Challenging the NAACP

Challenging the NAACP July 29, 2008

‘Blacks make up about 13 percent of the US population, but they account for about a third of all abortions. Clearly, there are some discrepancies here.’,’

Bill McGurn of the Wall Street Journal puts these numbers in the context of efforts that the NAACP could support in order to help the black community, especially women. Read the whole piece , but this part puts the case pretty clearly:

On the other side, of course, are the maternity homes and Crisis Pregnancy Centers. Planned Parenthood and their allies accuse these centers of posing as medical clinics, offering religion instead of science, and of “traumatizing” pregnant women by showing them things like sonograms. It’s an odd complaint from a group that runs a Web site called Teenwire – which offers adolescents tips on everything from anal sex to a crude, animated condom game. Given that the overwhelming majority of women who have abortions are over age 20, showing one a sonogram or telling her “Jesus loves you” seems pretty tame stuff.

Planned Parenthood has every legal right to pursue its business. But if – as our pro-choice friends like to say – we really want a world where abortion is more rare, could not the NAACP help?

Just imagine if this institution used its voice and resources to ensure that, beside all those Planned Parenthood clinics located in our minority neighborhoods, African-American women could find another kind of place. A place not unlike Good Counsel – where a scared young pregnant woman could carry her baby to term, complete her education, train for a new job, and be treated with the love and respect that a mother needs and deserves.

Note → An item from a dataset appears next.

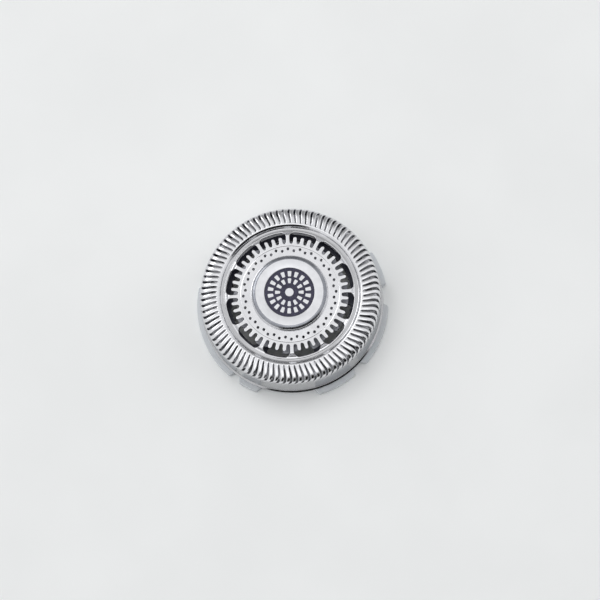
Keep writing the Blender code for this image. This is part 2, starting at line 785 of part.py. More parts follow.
def make_inner_blade_ring():
    """Blades that pass under the round holes and the toothed windows."""
    legs = [INNER_BLADE_START, INNER_BLADE_END]
    band = (INNER_BAND_RADIUS, INNER_BAND_RADIUS + INNER_BAND_WIDTH)

    def top_at_radius(radius):
        return PLATE_UNDERSIDE - RUNNING_GAP

    return make_blade_ring("inner_blade_ring", band, legs, INNER_BLADES, INNER_LEG, top_at_radius)


def vent_outline(bearing):
    """Opening between two arms of the carrier, with round corners."""

    def corner(edge, inward, turns):
        points = []
        for turn in turns:
            radius = edge + inward * VENT_CORNER * (1 - math.cos(math.radians(turn)))
            side = ARM_WIDTH / 2 + VENT_CORNER * (1 - math.sin(math.radians(turn)))
            points.append((radius, 180 / ARM_COUNT - degrees_along(side, radius)))
        return points

    right = corner(VENT_OUTER_RADIUS, -1, (0, 45, 90)) + corner(VENT_INNER_RADIUS, 1, (90, 45, 0))
    left = [(radius, -turn) for radius, turn in reversed(right)]
    steps = [2 * k / VENT_ARC_STEPS - 1 for k in range(1, VENT_ARC_STEPS)]
    outer_arc = [(VENT_OUTER_RADIUS, right[0][1] * step) for step in steps]
    inner_arc = [(VENT_INNER_RADIUS, -right[-1][1] * step) for step in steps]
    return [polar(radius, bearing + turn) for radius, turn in outer_arc + right + inner_arc + left]


def arm_rib_outline():
    """Star of ribs, one along the underside of each arm, from the hub into the rim."""
    tip = CARRIER_RADIUS - CARRIER_RIM_WIDTH / 2
    half = ARM_RIB_WIDTH / 2
    half_pitch = 180 / ARM_COUNT
    valley = half / math.sin(math.radians(half_pitch))
    outline = []
    for arm in range(ARM_COUNT):
        bearing = (2 * arm + 1) * half_pitch
        outline.append(polar(tip, bearing - degrees_along(half, tip)))
        outline.append(polar(tip, bearing + degrees_along(half, tip)))
        outline.append(polar(valley, bearing + half_pitch))
    return outline


def socket_outline(growth=0.0):
    """Oblong socket for the flattened tip of the drive spindle."""
    half_width = SOCKET_WIDTH / 2 + growth
    centre = (SOCKET_LENGTH - SOCKET_WIDTH) / 2
    outline = []
    for side in (1, -1):
        for step in range(7):
            turn = math.radians(30 * step - 90 * side)
            x = side * centre + half_width * math.cos(turn)
            outline.append(Vector((x, half_width * math.sin(turn), 0)))
    return outline


def make_cutter_carrier():
    """Hub, arms and ring of the cutter, with low ribs that centre both blade rings."""
    pin_top = SPIGOT_FOOT - AXIAL_PLAY
    rim_inner = CARRIER_RADIUS - CARRIER_RIM_WIDTH
    rim_bottom = WEB_UNDERSIDE - CARRIER_RIM_DROP
    section = [(0, HUB_BOTTOM), (HUB_RADIUS, HUB_BOTTOM), (HUB_RADIUS, WEB_UNDERSIDE)]
    section += [(rim_inner, WEB_UNDERSIDE), (rim_inner, rim_bottom)]
    section += [(CARRIER_RADIUS, rim_bottom), (CARRIER_RADIUS, WEB_TOP)]
    for band in (OUTER_BAND_RADIUS, INNER_BAND_RADIUS):
        rib_outer = band - PRESS_GAP
        rib_inner = rib_outer - SEAT_RIB_WIDTH
        section += [(rib_outer, WEB_TOP), (rib_outer, WEB_TOP + SEAT_RIB_HEIGHT)]
        section += [(rib_inner, WEB_TOP + SEAT_RIB_HEIGHT), (rib_inner, WEB_TOP)]
    section += [(HUB_RADIUS, WEB_TOP), (HUB_RADIUS, HUB_TOP), (PIN_RADIUS, HUB_TOP)]
    section += [(PIN_RADIUS, pin_top), (0, pin_top)]
    carrier = add_object("cutter_carrier", turned_solid(section, HIDDEN_SIDES), carrier_plastic())

    ribs = arm_rib_outline()
    rib_levels = ((ribs, WEB_UNDERSIDE - ARM_RIB_DROP), (ribs, WEB_UNDERSIDE + CARRIER_WEB / 2))
    add_boolean(carrier, "arm_ribs_guide", stacked_outlines(rib_levels), "UNION")
    for vent in range(ARM_COUNT):
        outline = vent_outline(360 * vent / ARM_COUNT)
        vent_levels = ((outline, HUB_BOTTOM), (outline, WEB_TOP + CARRIER_WEB))
        add_boolean(carrier, f"vent_guide_{vent}", stacked_outlines(vent_levels), "DIFFERENCE")
    socket_levels = (
        (socket_outline(2 * SOCKET_MOUTH), HUB_BOTTOM - SOCKET_MOUTH),
        (socket_outline(), HUB_BOTTOM + SOCKET_MOUTH),
        (socket_outline(), HUB_TOP - SOCKET_ROOF),
    )
    add_boolean(carrier, "socket_guide", stacked_outlines(socket_levels), "DIFFERENCE")
    return carrier


def build():
    clear_scene()
    sheet = DrawnSheet(guard_section(), SHEET)
    make_guard(sheet)
    make_centre_cap()
    make_cap_inlay()
    make_bearing_insert()
    make_holder_ring()
    make_outer_blade_ring(sheet)
    make_inner_blade_ring()
    make_cutter_carrier()


build()
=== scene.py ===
"""Looks of the rotary shaver head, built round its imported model.

Metres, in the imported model's frame: +Z up, with the origin on the head's axis where it rests.
Bearings are degrees clockwise from +Y, seen from above the guard.
"""

import math

import bpy
from mathutils import Matrix, Vector, geometry


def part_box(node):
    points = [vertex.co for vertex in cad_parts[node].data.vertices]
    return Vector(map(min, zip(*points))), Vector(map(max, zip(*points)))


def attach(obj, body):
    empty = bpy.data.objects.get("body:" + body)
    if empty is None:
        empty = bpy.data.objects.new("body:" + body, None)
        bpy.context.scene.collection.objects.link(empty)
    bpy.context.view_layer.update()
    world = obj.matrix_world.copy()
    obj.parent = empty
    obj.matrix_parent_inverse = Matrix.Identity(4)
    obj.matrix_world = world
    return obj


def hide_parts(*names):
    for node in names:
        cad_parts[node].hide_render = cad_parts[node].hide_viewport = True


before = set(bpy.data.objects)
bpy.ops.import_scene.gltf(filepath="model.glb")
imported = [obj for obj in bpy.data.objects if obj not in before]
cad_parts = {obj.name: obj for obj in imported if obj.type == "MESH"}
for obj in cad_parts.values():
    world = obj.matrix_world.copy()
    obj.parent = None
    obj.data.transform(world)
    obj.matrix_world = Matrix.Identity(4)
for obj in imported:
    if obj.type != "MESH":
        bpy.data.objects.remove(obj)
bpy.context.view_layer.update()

# Camera: degrees from -Y towards +X, degrees above the table, and roll about the line of sight
VIEW_AZIMUTH = 13.8
VIEW_ELEVATION = 75.8
VIEW_ROLL = 13.8
VIEW_DISTANCE = 0.42
SENSOR_MM = 36.0
CLIP_NEAR = 0.0042
CLIP_FAR = 8.4

# Photograph: side in pixels, metres to a pixel at the plate, and the pixel where the axis is
PHOTO_SIDE = 600
PHOTO_SCALE = 0.000178
AXIS_PIXEL = (289.72, 293.64)

# Softboxes: radiance and place of each, and the side of both
KEY = 2.45
KEY_PLACE = (-0.103, 0.221, 0.603)
SHEEN = 2.0
SHEEN_PLACE = (-0.4, 0.28, 0.42)
SOFTBOX_SIDE = 0.35

# Floor: half the side of the paper under the head
FLOOR_HALF_SIDE = 3.0

# Room round the head: radiance low down and overhead, and the upward parts of a direction
# between which one gives way to the other
WORLD_COLOUR = (0.985, 0.99, 1.0, 1.0)
WORLD_LOW = 0.87
WORLD_HIGH = 0.97
WORLD_RISE = (0.3, 0.8)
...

In other words, could not the NAACP work for a society where pregnant African-Americans had two doors open to them? Planned Parenthood’s not going anywhere, so the first would still lead to America’s largest abortion provider, a business that has already eliminated millions from America’s population. But the other would lead to people whose business is of a vastly different order: welcoming these children into the world, and getting their moms the help they need to live lives of purpose and dignity.

Then again, that would give women a real choice.